Louise Bourgeois Spider 1997

Louise Bourgeois Spider 1997
Steel, tapestry, wood, glass, fabric, rubber, silver, gold and bone 
Private collection, courtesy Cheim & Read, New York © Louise Bourgeois Photo: Rafael Lobato

In 1980 Bourgeois took on a large, separate studio for the first time. The additional space, in what was an abandoned garment factory in Brooklyn, allowed her to work on a much larger scale. She could also experiment further with different materials, incorporating domestic objects, clothing and other elements into a series of ‘cells’.

The cells are perhaps Bourgeois’s most autobiographical works, acting as tangible manifestations of psychic space. They suggest rooms which enforce solitary confinement, such as prison cells, as well as rooms which provide private thinking space, such as bedrooms or monks’ cells.
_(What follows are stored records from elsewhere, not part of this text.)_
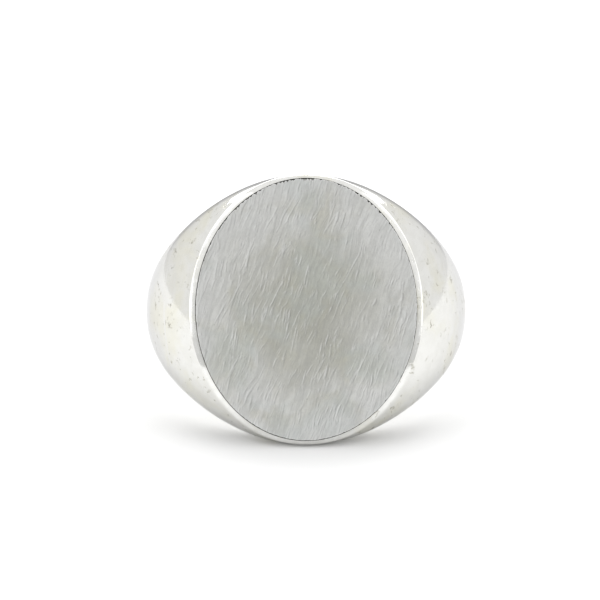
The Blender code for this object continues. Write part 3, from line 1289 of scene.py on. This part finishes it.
@dataclass(frozen=True)
class SkinMaker:
    """Lofts radial sections of the ring between two angles, for the shoulders, the shank and their joints."""

    form: RingForm
    place: RingPlace
    relief: PolishRelief = field(default_factory=PolishRelief)
    dome_steps: int = 72
    round_steps: int = 6
    side_shares: tuple[float, ...] = (0.04, 0.5, 0.94)
    bore_steps: int = 6
    wear_reach: float = 0.22 * MM
    sharp: float = math.radians(28.0)

    def section(self, angle: np.ndarray) -> tuple[np.ndarray, np.ndarray]:
        """Closed radial section at each angle: bore, rounded corner, flat end, dome, then the same mirrored.

        Args:
            angle: angles of the sections.

        Returns:
            The points, one row for each angle, and the nearness to a rubbed edge of each point in a row.
        """
        form = self.form
        width = form.half_width(angle)[:, None]
        bore_width = form.bore_half_width(angle)[:, None]
        edge = form.edge_radius(angle)[:, None]
        turn = QUARTER * np.linspace(0.0, 1.0, self.round_steps + 1)
        corner = form.comfort_round
        round_radius = form.bore_radius + corner * (1.0 - np.cos(turn)) + 0.0 * width
        round_height = bore_width - corner * (1.0 - np.sin(turn))
        share = np.array(self.side_shares)
        side_radius = round_radius[:, -1:] + (edge - round_radius[:, -1:]) * share
        side_height = bore_width + (width - bore_width) * share
        tilt = np.linspace(QUARTER, -QUARTER, 2 * self.dome_steps + 1)
        dome_radius = edge + (form.crest_radius(angle)[:, None] - edge) * np.cos(tilt)
        dome_height = width * np.sin(tilt)
        bore_share = np.linspace(-1.0, 1.0, self.bore_steps + 1)[1:-1]
        bore_height = round_height[:, :1] * bore_share
        bore_radius = form.bore_radius + 0.0 * bore_height
        radius = np.concatenate([bore_radius, round_radius, side_radius, dome_radius,
                                 side_radius[:, ::-1], round_radius[:, ::-1]], axis=1)
        height = np.concatenate([bore_height, round_height, side_height, dome_height,
                                 -side_height[:, ::-1], -round_height[:, ::-1]], axis=1)
        near = np.exp(-(np.abs(np.abs(height) - width) + np.abs(radius - edge)) / self.wear_reach)
        return polar(radius, angle[:, None], height), near

    def outward(self, points: np.ndarray) -> np.ndarray:
        """Directions away from the bore axis."""
        away = points * np.array([1.0, 1.0, 0.0])
        return away / np.linalg.norm(away, axis=-1, keepdims=True)

    def loft(self, name: str, start: float, end: float, step: float) -> bpy.types.Mesh:
        """Closed solid between two angles: sections joined by quads, with a flat face at each end.

        Args:
            name: name of the mesh.
            start: first angle.
            end: last angle.
            step: greatest angle between sections.

        Returns:
            The mesh.
        """
        count = max(3, int(math.ceil(abs(end - start) / step)) + 1)
        points, near = self.section(np.linspace(start, end, count))
        points = self.relief.raise_points(points, self.outward(points))
        rows, columns = points.shape[:2]
        first = np.arange(columns)[None, ::-1]
        last = (rows - 1) * columns + np.arange(columns)[None, :]
        faces = [grid_quads(rows, columns, close_columns=True), np.concatenate([first, last])]
        mesh = closed_mesh(name, self.place.lay(points), faces, self.sharp)
        store_mask(mesh, WEAR, near)
        return mesh


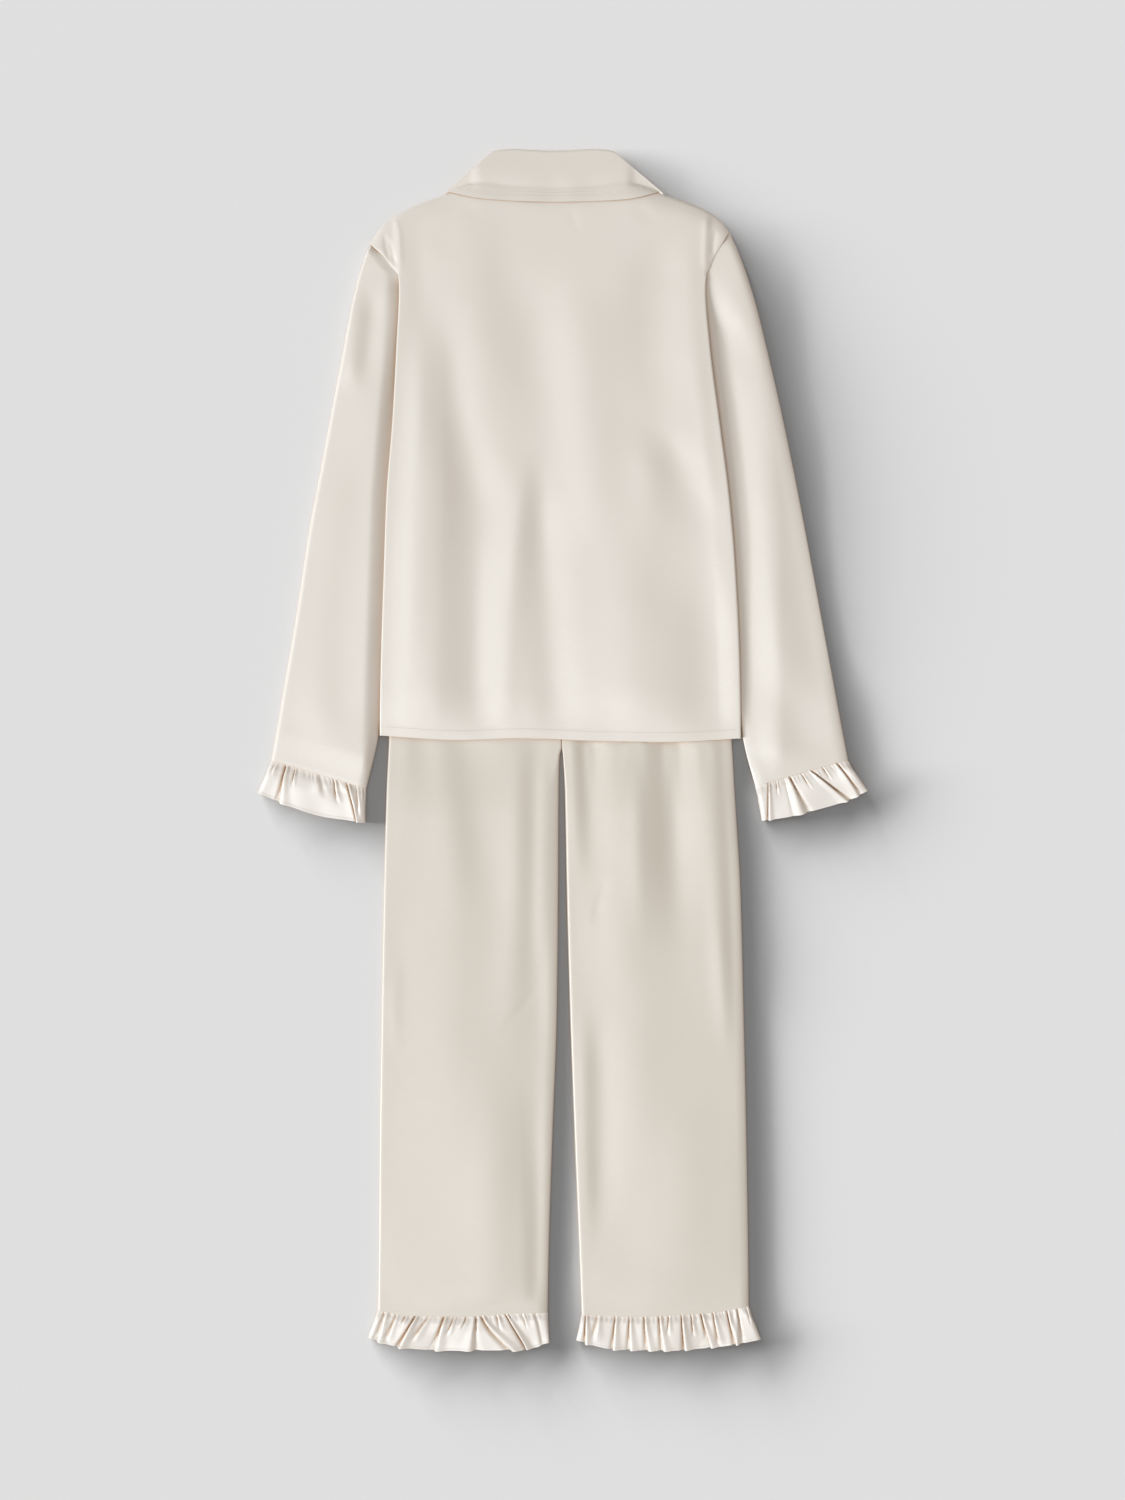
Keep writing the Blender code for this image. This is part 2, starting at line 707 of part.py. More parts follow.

The spider is a recurring theme in the works Bourgeois made in the 1990s. Both predator and protector, a sinister threat and an industrious repairer, the spider is an eloquent representation of the mother. Maman 1999, one of this series of large scale spiders, is on show on the landscape outside Tate Modern, between the Gallery and the river. The spinning and weaving of the spider’s web links to Bourgeois’s own mother, who worked in the family’s tapestry restoration business. It also links to the artist’s most recent sculptures, made from scraps of fabric stitched together, which you will see in the next room.